Notice: On March 31, it was announced that Statalist is moving from an email list to a forum. The old list will shut down on April 23, and its replacement, statalist.org is already up and running.


[Date Prev][Date Next][Thread Prev][Thread Next][Date Index][Thread Index]

RE: st: extension of countmatch


From   "Nick Cox" <n.j.cox@durham.ac.uk>
To   <statalist@hsphsun2.harvard.edu>
Subject   RE: st: extension of countmatch
Date   Tue, 20 Apr 2010 18:44:37 +0100

The original question was about -countmatch-, which was not explained. I
checked with -findit- and discovered that I am the author.

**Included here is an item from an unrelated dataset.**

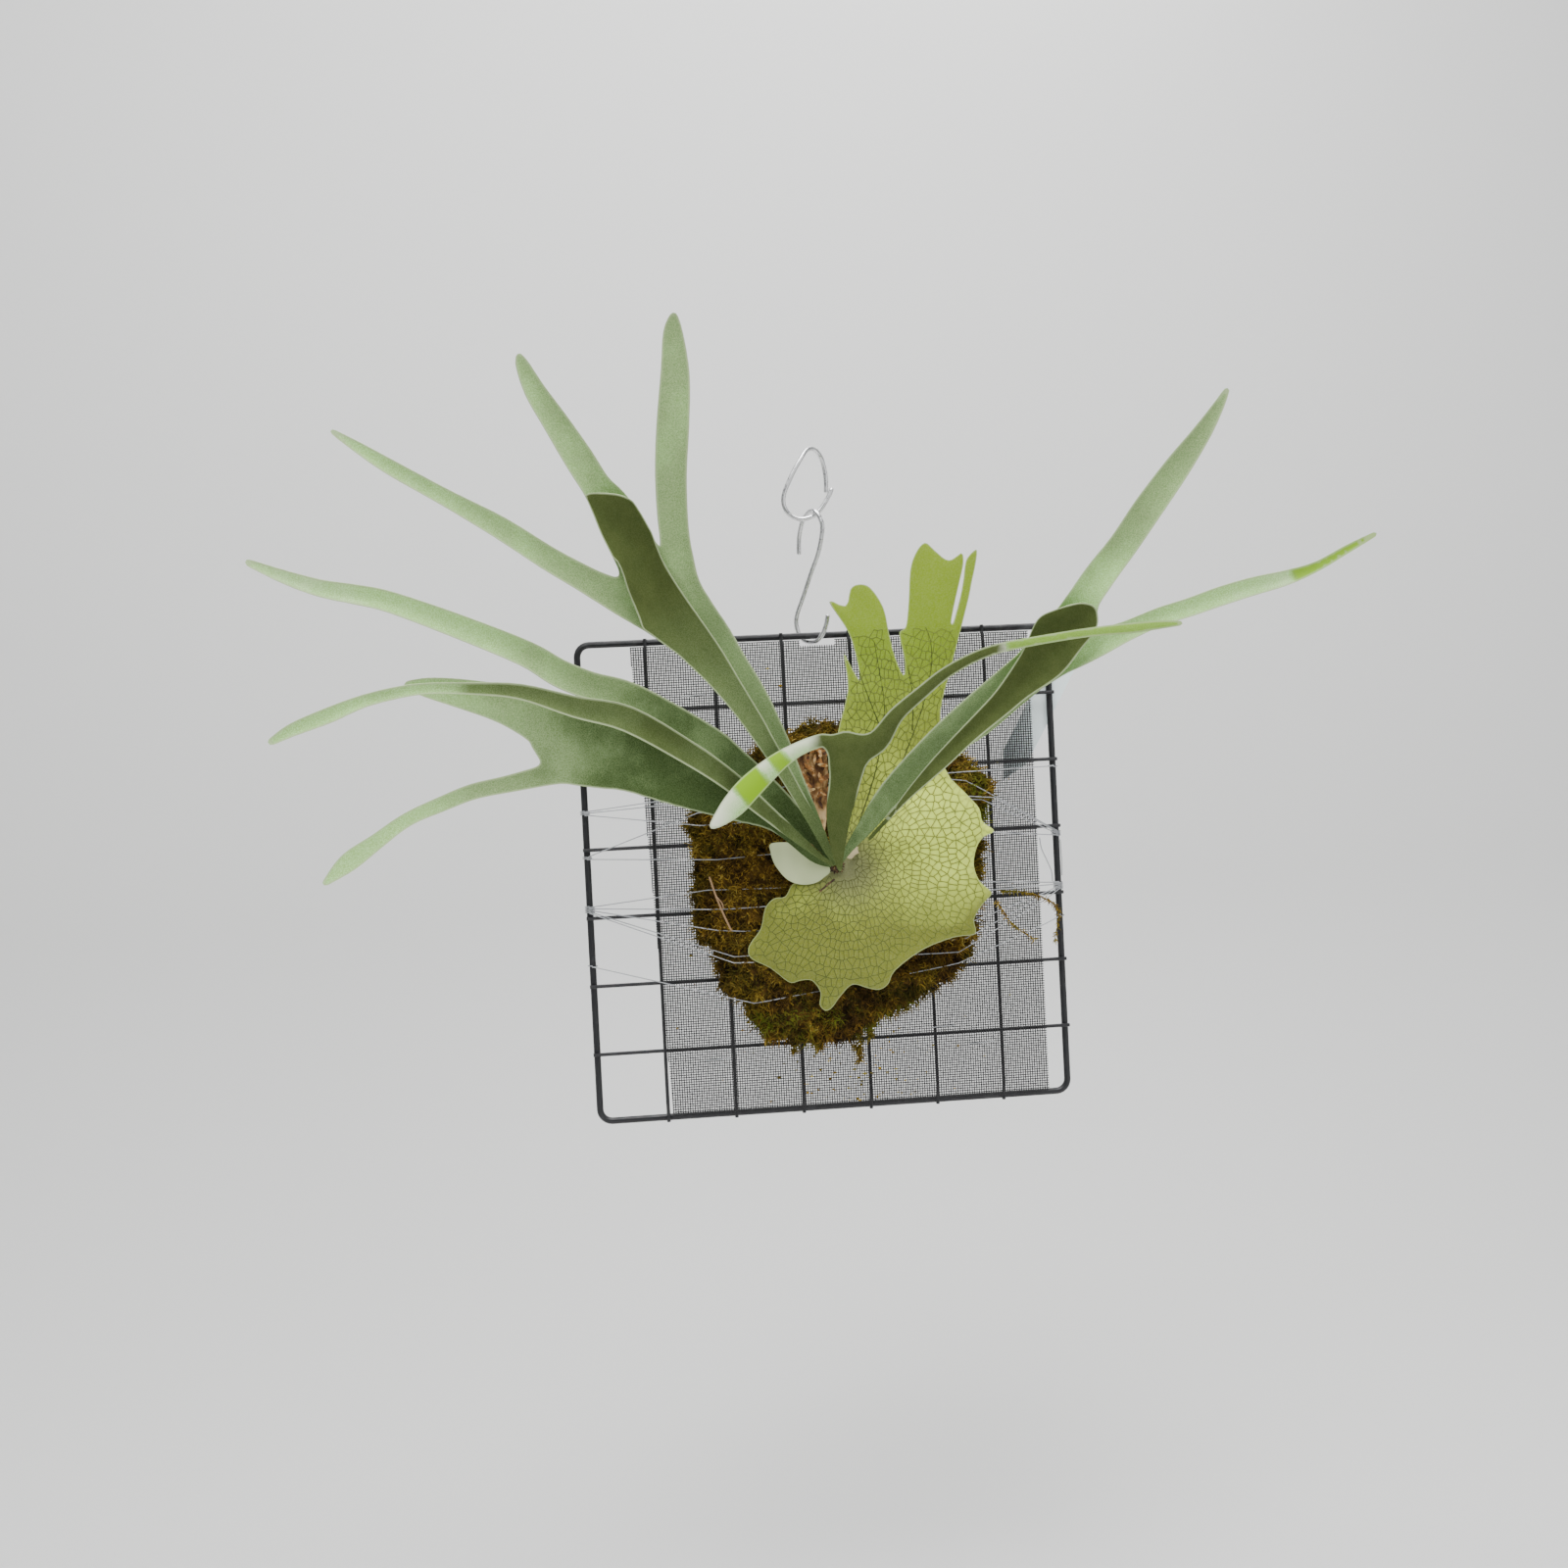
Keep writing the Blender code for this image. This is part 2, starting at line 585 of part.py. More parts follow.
def wrap(name, post, parent):
    """Turns of line round a side rod, as one sleeve."""
    x, z, turns = post
    high = turns * WRAP_STEP + 1.0
    mesh = bpy.data.meshes.new(name)
    bm = bmesh.new()
    sides = 12
    profile = [(ROD_R + GAP, -high / 2), (WRAP_R, -high / 2), (WRAP_R, high / 2), (ROD_R + GAP, high / 2)]
    rings = []
    for k in range(sides):
        a = k * math.tau / sides
        rings.append([
            bm.verts.new(((x + r * math.cos(a)) * MM, r * math.sin(a) * MM, (z + h) * MM)) for r, h in profile
        ])
    for k in range(sides):
        a, b = rings[k], rings[(k + 1) % sides]
        for i in range(4):
            j = (i + 1) % 4
            bm.faces.new((a[i], a[j], b[j], b[i]))
    bmesh.ops.recalc_face_normals(bm, faces=bm.faces)
    bm.to_mesh(mesh)
    bm.free()
    mesh.shade_smooth()
    mesh.set_sharp_from_angle(angle=math.radians(40))
    return add(name, mesh, parent, "line")


def strand_start(post, place_on_wrap):
    x, z, turns = POSTS[post]
    return (x, -(WRAP_R + GAP + LINE_R), z + ((turns - 1) / 2 - place_on_wrap) * WRAP_STEP)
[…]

This rather
underscores the advice about explaining where user-written programs come
from. 

-countmatch- is really some way away from the problem here, so it's
doubly fortunate that Robert has good code ready and waiting. 

Nick 
n.j.cox@durham.ac.uk 

Robert Picard

This looks like a problem I have had to handle before. I created a
program to group identifiers when values match for specified
variables. You can get it by typing, in Stata:

net from http://robertpicard.com/stata

I have prepared an example, starting from your example data and I have
added a few extra lines that show other id combinations. The last id
"aa9" is the same as "aa7" because each share a previous name ("bb4").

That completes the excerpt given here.